Reasonably often in the OpenHPC group we get questions about Debian
support, and the answer is always, "yeah, why not?". But we never got
around looking properly into it. Few weeks ago I commented with
someone that pointed me at this group, so, here I go.

For those who don't know, OpenHPC is a Linux Foundation project [1]
that aims to *validate* cluster setups, not enforce specific
requirements. We have an OBS that builds RPM packages for both CentOS
and Suse and we use those packages to provide an overlay on top of
those OSs with pre-made packages (and dependencies, and LMod, and
easyBuild/Spack, etc).

The packages that we build are a super-set of the ones you build [2],
and we build for x86_64 and Arm64. We have recipes (scripts and PDF
documents) for many combinations of solutions, ex. { slurm, pbspro } x
{ warewulf, xcat } x { x86_64, arm } x ...

Fujitsu & Linaro are working on an Ansible replacement for the bash
recipes [3], but that's a shameless plug, so forget about it for now.
:)

We then do full validation of all those combinations into a set of
clusters at TACC (upstream validation) and Linaro (local Arm64
validation with different uarches). There are probably other local
efforts that I don't know of, but you get the idea.
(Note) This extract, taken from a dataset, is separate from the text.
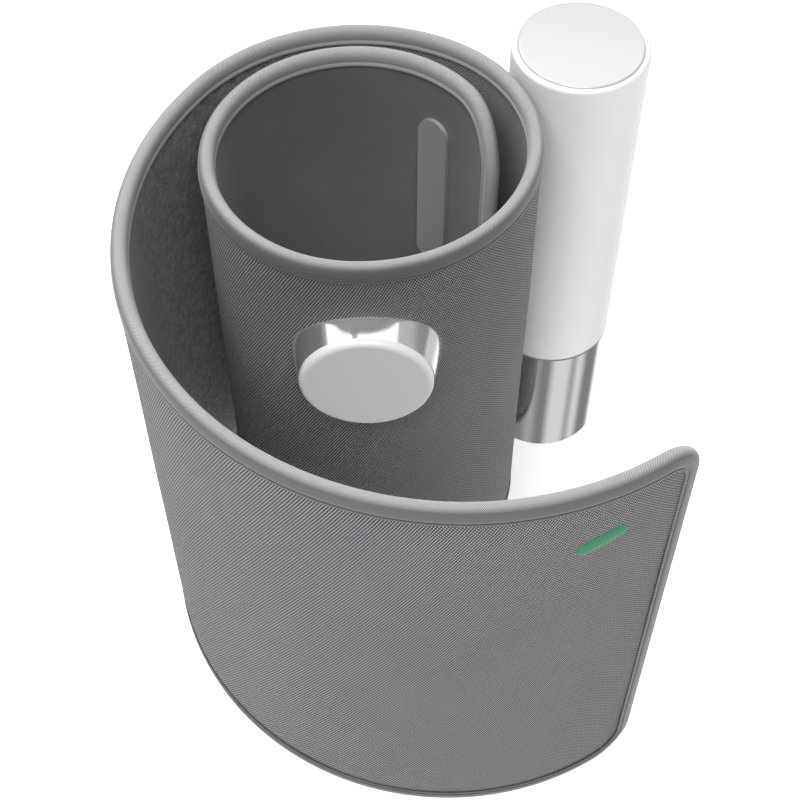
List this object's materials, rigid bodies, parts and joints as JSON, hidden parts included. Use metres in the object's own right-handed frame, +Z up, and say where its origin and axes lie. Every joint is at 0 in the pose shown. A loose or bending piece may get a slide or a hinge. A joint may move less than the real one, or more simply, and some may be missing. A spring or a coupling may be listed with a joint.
{
  "type": "upper arm blood pressure monitor",
  "caption": "Upper arm blood pressure monitor: rolled fabric cuff with a round sensor, beside a white tube with a button cap and a steel contact band.",
  "frame": {"origin": "centre of the tube's foot, on the surface it stands on", "axes": "+Z up along the tube, +Y away from the front of the cuff, +X to the right when the sensor faces the viewer"},
  "size_m": [0.1363, 0.1621, 0.1579],
  "materials": {
    "white_shell": "satin",
    "white_cap": "satin",
    "steel": "fine brushed, nearly polished",
    "seam": "matte",
    "foot_plastic": "matte",
    "screw_steel": "satin",
    "frame_plastic": "matte",
    "port_metal": "satin",
    "board": "satin solder mask",
    "cell": "gloss sleeve",
    "motor_metal": "satin",
    "pump_plastic": "matte",
    "dark_rubber": "matte",
    "valve_metal": "satin",
    "sensor_plastic": "matte",
    "diffuser": "frosted",
    "hose": "matte silicone",
    "fitting": "matte",
    "saddle": "fine grained",
    "twill": "fine twill",
    "lining": "smooth coated",
    "spring_sheet": "matte",
    "binding": "twill tape",
    "bladder_film": "matte film",
    "contact_metal": "satin",
    "hook": "small hooks",
    "chrome": "polished",
    "pale_cap": "satin",
    "microphone_metal": "satin"
  },
  "bodies": {
    "tube": {"air_bladder": "bladder_film", "air_hose": "hose", "battery": "cell", "bottom_cap": "foot_plastic", "button_board": "board", "button_guide": "frame_plastic", "button_switch": "sensor_plastic", "charging_port": "port_metal", "contact_band": "steel", "contact_strip_front": "contact_metal", "display_board": "board", "edge_binding_shoulder": "binding", "exhaust_valve": "valve_metal", "frame_screws": "screw_steel", "hose_fitting": "fitting", "inner_frame": "frame_plastic", "light_guide": "diffuser", "lining_shoulder": "lining", "main_board": "board", "microphone": "microphone_metal", "microphone_gasket": "dark_rubber", "outer_fabric_shoulder": "twill", "pressure_sensor": "sensor_plastic", "pump_head": "pump_plastic", "pump_motor": "motor_metal", "pump_sleeve": "dark_rubber", "saddle_rivets": "screw_steel", "seam_ring": "seam", "sensor_carrier": "frame_plastic", "sensor_cup": "chrome", "sensor_face": "pale_cap", "stiffener_shoulder": "spring_sheet", "tube_saddle": "saddle", "tube_shell": "white_shell"},
    "inner_end": {"contact_strip_back": "contact_metal", "edge_binding_inner_end": "binding", "lining_inner_end": "lining", "outer_fabric_inner_end": "twill", "stiffener_inner_end": "spring_sheet"},
    "flap_root": {"edge_binding_flap_root": "binding", "lining_flap_root": "lining", "outer_fabric_flap_root": "twill", "stiffener_flap_root": "spring_sheet"},
    "flap_end": {"edge_binding_flap_end": "binding", "hook_patch": "hook", "lining_flap_end": "lining", "outer_fabric_flap_end": "twill", "stiffener_flap_end": "spring_sheet"},
    "button": {"button_cap": "white_cap"}
  },
  "joints": [
    {"name": "inner_end_curl", "type": "hinge", "parent": "tube", "child": "inner_end", "pos_m": [-0.09632, -0.03241, 0.0775], "axis": [0, 0, -1], "range_deg": [-2, 10], "stiffness_Nm_per_rad": 0.15},
    {"name": "flap_root_bend", "type": "hinge", "parent": "tube", "child": "flap_root", "pos_m": [-0.10038, -0.01123, 0.0775], "axis": [0, 0, -1], "range_deg": [-6, 35], "stiffness_Nm_per_rad": 0.15},
    {"name": "flap_end_bend", "type": "hinge", "parent": "flap_root", "child": "flap_end", "pos_m": [-0.09594, -0.1128, 0.0775], "axis": [0, 0, -1], "range_deg": [-6, 35], "stiffness_Nm_per_rad": 0.1},
    {"name": "button_press", "type": "slide", "parent": "tube", "child": "button", "axis": [0, 0, -1], "range_m": [0, 0.0008], "stiffness_N_per_m": 1500}
  ],
  "couplings": [
    {"joint": "flap_end_bend", "follows": "flap_root_bend", "ratio": 1}
  ]
}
I'm not a Debian guy, but I'm also not a CentOS guy (I ran Arch), but
Linaro is very much a Debian shop, so there's also internal push to
get something HPC-y going on Debian. There's also a lot of Debian-like
deployments in China, which is also strong within Linaro.
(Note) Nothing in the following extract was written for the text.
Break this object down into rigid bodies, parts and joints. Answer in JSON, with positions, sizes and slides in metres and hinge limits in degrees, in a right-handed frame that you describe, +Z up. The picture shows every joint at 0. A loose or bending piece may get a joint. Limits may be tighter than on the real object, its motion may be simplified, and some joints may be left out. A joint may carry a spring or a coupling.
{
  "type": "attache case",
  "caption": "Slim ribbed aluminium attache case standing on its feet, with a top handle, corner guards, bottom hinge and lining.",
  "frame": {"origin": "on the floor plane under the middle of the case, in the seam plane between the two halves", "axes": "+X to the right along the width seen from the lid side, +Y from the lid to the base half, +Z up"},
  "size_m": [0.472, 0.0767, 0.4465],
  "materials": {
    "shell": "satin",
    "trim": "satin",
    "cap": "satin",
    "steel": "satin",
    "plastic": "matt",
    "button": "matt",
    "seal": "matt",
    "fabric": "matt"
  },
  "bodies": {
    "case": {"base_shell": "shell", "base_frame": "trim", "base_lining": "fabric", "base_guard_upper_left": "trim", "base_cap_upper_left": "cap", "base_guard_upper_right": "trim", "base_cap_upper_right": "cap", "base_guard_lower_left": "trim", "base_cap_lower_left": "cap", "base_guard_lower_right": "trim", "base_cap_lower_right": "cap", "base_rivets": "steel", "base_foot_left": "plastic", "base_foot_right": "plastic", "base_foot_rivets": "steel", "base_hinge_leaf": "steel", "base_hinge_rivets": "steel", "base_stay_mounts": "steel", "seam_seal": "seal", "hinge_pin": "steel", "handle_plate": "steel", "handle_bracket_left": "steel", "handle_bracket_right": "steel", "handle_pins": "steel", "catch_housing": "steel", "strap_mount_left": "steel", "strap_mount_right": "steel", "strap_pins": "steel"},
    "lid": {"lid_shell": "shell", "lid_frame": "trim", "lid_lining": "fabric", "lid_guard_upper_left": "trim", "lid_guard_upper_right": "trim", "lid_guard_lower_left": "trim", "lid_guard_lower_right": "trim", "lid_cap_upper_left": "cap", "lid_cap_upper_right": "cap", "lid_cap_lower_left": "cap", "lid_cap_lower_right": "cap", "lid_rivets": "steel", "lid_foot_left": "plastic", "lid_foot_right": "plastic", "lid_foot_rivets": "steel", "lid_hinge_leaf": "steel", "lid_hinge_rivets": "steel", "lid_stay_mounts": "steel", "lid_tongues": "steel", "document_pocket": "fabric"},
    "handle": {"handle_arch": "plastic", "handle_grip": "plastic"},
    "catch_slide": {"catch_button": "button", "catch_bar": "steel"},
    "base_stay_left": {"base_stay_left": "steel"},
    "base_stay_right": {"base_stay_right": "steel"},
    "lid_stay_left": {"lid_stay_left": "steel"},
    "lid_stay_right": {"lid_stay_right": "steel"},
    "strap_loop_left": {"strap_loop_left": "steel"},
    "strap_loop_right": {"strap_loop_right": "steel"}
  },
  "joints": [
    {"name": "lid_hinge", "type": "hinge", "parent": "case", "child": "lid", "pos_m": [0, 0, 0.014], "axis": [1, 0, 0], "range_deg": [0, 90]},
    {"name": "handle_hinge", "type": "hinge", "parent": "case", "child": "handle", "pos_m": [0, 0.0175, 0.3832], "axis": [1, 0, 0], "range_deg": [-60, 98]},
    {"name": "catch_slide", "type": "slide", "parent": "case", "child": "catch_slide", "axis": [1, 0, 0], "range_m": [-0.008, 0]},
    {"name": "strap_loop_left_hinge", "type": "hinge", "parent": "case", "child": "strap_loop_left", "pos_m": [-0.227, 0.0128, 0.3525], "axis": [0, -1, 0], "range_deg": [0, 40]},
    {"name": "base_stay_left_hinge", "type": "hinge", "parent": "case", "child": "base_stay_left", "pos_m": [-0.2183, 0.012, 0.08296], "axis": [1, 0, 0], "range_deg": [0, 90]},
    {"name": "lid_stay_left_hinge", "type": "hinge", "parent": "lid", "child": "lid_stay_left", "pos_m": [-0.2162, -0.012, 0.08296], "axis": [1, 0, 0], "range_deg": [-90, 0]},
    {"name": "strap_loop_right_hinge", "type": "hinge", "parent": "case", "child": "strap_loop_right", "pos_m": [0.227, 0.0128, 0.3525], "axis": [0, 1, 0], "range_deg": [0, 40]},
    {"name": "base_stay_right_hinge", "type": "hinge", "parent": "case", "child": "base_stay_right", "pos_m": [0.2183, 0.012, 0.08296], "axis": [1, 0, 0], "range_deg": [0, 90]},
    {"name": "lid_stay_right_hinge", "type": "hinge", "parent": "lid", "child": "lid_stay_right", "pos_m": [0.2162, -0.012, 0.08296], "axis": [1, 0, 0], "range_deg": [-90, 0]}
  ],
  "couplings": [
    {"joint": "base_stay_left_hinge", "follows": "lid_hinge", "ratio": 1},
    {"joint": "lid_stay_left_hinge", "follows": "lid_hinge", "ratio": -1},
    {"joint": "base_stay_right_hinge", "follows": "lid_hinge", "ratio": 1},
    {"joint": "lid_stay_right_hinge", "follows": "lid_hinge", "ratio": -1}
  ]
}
But instead of getting Deb packages building in our OBS, I thought I
should talk to you guys and see how we could maybe join efforts to
standardise HPC deployments, no matter the distro, no matter the
architecture.

To be clear, I don't want to merge groups, I just want to reduce
effort. So, if I can at least get you guys testing some of our stuff
and us testing some of yours, I'd be extremely happy. However, I think
de-duplicating the build would be an immense gain, better still if we
build Deb packages in the Debian way, as I don't have the know-how to
make sure they're even remotely correct.

Knowing the Debian community a bit, a few things I *think* would worry you:

1. We do have non-free packages. Ex. PBSPro, Intel and Arm compilers,
etc. The PBS we use is the community edition, but that doesn't help
with the Debian ethos. I think it would be perfectly reasonable if we
didn't build them on Debian, and only used the open source / free
ones.

2. Build resources are always scarce. I don't want to increase the
burden of your builders, but I'm sure we could work out getting new
builders if that were the case. I believe Linaro has done that before
for Debian (certainly has for other projects), so not a big deal.

3. Diluting your current efforts with a seemingly "company driven"
effort. We do have companies on OpenHPC, but it is driven by Jeff
(Linux Foundation) and Karl (TACC) who are not themselves affiliated
[4]. Also, OpenHPC is a small banner that is helping me unify multiple
Arm vendors into one "standard", and getting Debian at least close to
it would be a major win for standardise HPC deployments. Linaro, as
probably some of you know, is an "upstream first" effort, so we won't
keep anything downstream ourselves.

So, does any of that interest any of you to make a collaborative effort?

Did I forget anything? Or got it completely wrong?

I'm all ears, let me know.

thanks!
--renato

[1] http://www.openhpc.community/
[2] https://qa.debian.org/developer.php?email=debian-hpc%40lists.debian.org
[3] https://github.com/Linaro/ansible-playbook-for-ohpc
[4] Though, Karl did work at Intel when he started.